This post was originally published at the Cato-at-Liberty blog here and is reproduced with the author’s permission.
Representative Goodlatte (R-VA) is working toward a compromise on legalization and a path to citizenship for unauthorized immigrants. This issue is the current bottleneck in the immigration reform debate. Many Republican, Goodlatte included, are skeptical of a path to citizenship for current unauthorized immigrants. Many Democrats, however, will not support immigration reform unless some unauthorized immigrants are allowed to become citizens eventually. Could this impasse make immigration reform impossible this year?
Goodlatte’s proposal, as far as we know, would be to grant unauthorized immigrants provisional legal status. They would then be legally allowed to work and live here but only eligible for a green card or citizenship if they use the existing immigration system. This proposal would shrink the number of unauthorized immigration who could eventually earn a green card or gain citizenship.
I suggest a third proposal: create two paths toward legal status.
The first path should lead to permanent legal status on a work permit that cannot be used to earn a green card unless the person marries an American or serves in the military (other categories should be considered too). This path could be relatively easy and cheap, preferably a few hundred dollars to pay for the paperwork processing fee as well as criminal, national security, and health checks.
The second path should be toward a green card and eventual citizenship. It should probably be similar to the Senate plan, take many years, and cost more money. This should be the more difficult legalization process but it should not be any more difficult than what is included in the Senate bill.
Creating two paths will allow the unauthorized immigrants themselves to choose the type of legal status they wish to have in the United States. This also addresses some of the concerns of immigration reform skeptics while actually allowing a path to citizenship that, theoretically, most unauthorized immigrants could follow. Furthermore, this plan is probably more politically feasible than a one sized fits all path to legal status. The sooner a reform is passes, the sooner the deportations can stop.
Currently every interest group involved in immigration reform is trying to choose which legal status unauthorized immigrants should have. The unauthorized immigrant should instead be able to choose for themselves. Ever more complex legalization and path to citizenship plans of the type Goodlatte will propose will not accommodate most of the 11-12 million unauthorized immigrants here. Several paths toward legal status should be created and the unauthorized immigrants should be allowed to choose for themselves.

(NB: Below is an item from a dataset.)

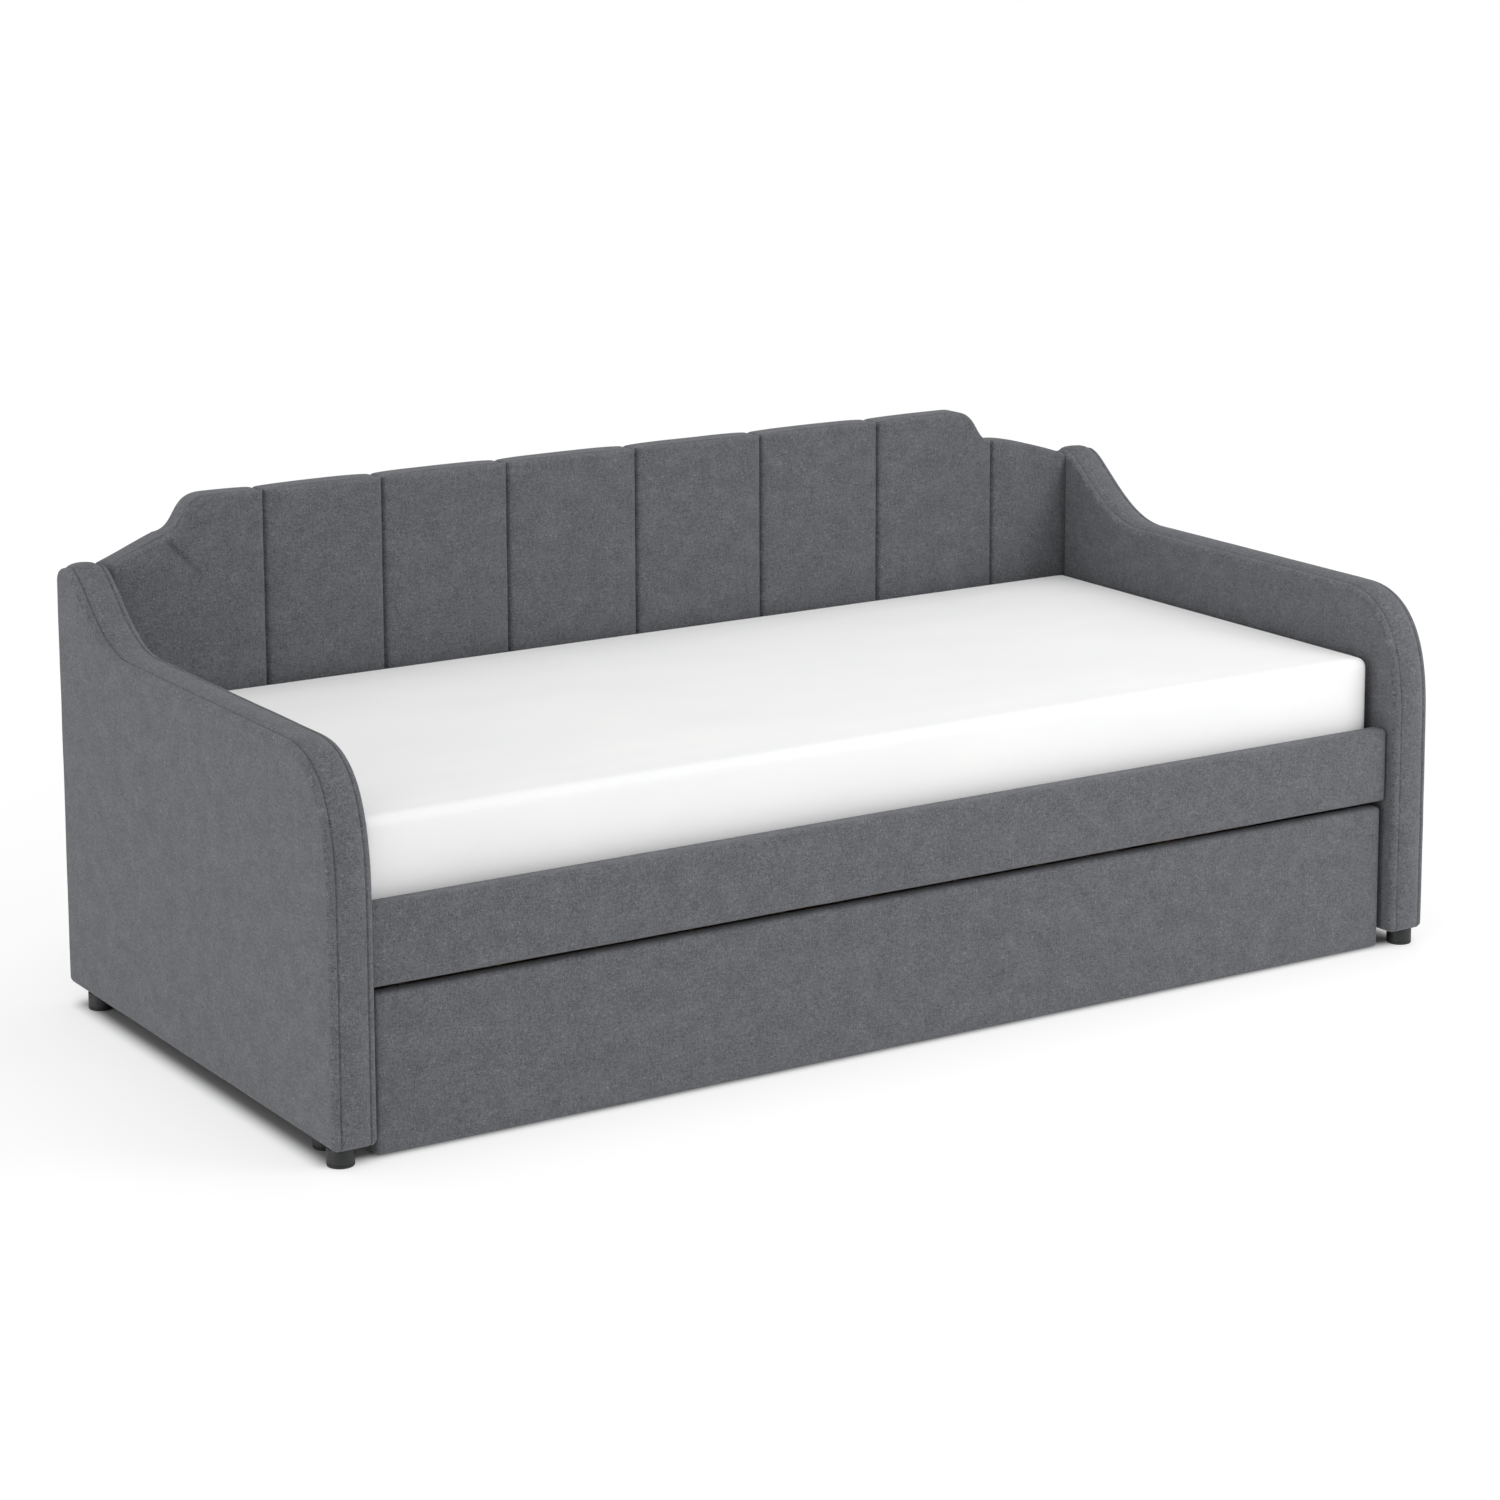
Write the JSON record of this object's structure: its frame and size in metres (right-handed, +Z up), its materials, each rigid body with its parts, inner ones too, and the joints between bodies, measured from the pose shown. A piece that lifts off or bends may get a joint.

I think the difficulty is a lot of people are absolutely hardcore opposed to granting citizenship to any “illegals” — and even if a “green card only” programme might be amenable to them, they are worried:
1. About granting any legal recognition of any kind to “illegals” or allowing them to “benefit” in any way from having entered “illegally”
2. The time inconsistency problem — even if the government promises not to give people citizenship today, what prevents it from giving them citizenship tomorrow?
There’s not much one can do about the first problem, other than point out the total infeasibility, to say nothing of the immorality, of such a “hardline” stance. About the second problem, it’s a legitimate complaint and I think the best solution would be to establish a transparent and clear legal framework that allows people to come legally in the first place. Fixing these legal issues after the fact is incredibly difficult and contributes to the time inconsistency problem in the first place. The fewer ad hoc solutions we have to create on the fly and the more consistent a legal system we offer, the fairer and firmer will our immigration regime be. If people are literally willing to live in your country or die trying, you’re going to have a very hard time developing a time consistent legal regime that’s actually both just and humane.
What I find fascinating about the US debate is how it assumes that people WANT to be on the path to citizenship. That is not necessarily true. As Peter Spiro points out in his excellent book Beyond Citizenship naturalizations are down in the U.S. for a lot of reasons including the fact that U.S. citizenship carries obligations that make it very unattractive for highly-skilled global migrants. I’ve been watching the value of US citizenship decline over the years. What people want (at least those who already have passports from another developed country) is legal residency and the right to live and work in the US. They also want to be free to move on to another country without incurring lifelong obligations to the US that will make it harder for them to participate fully in a globalized world. It is a dirty secret: US citizenship is not terribly compatible with global mobility. But the word is getting out. As someone who watches this (and the rise of the American diaspora) very closely I’m finding it all to be quite fascinating.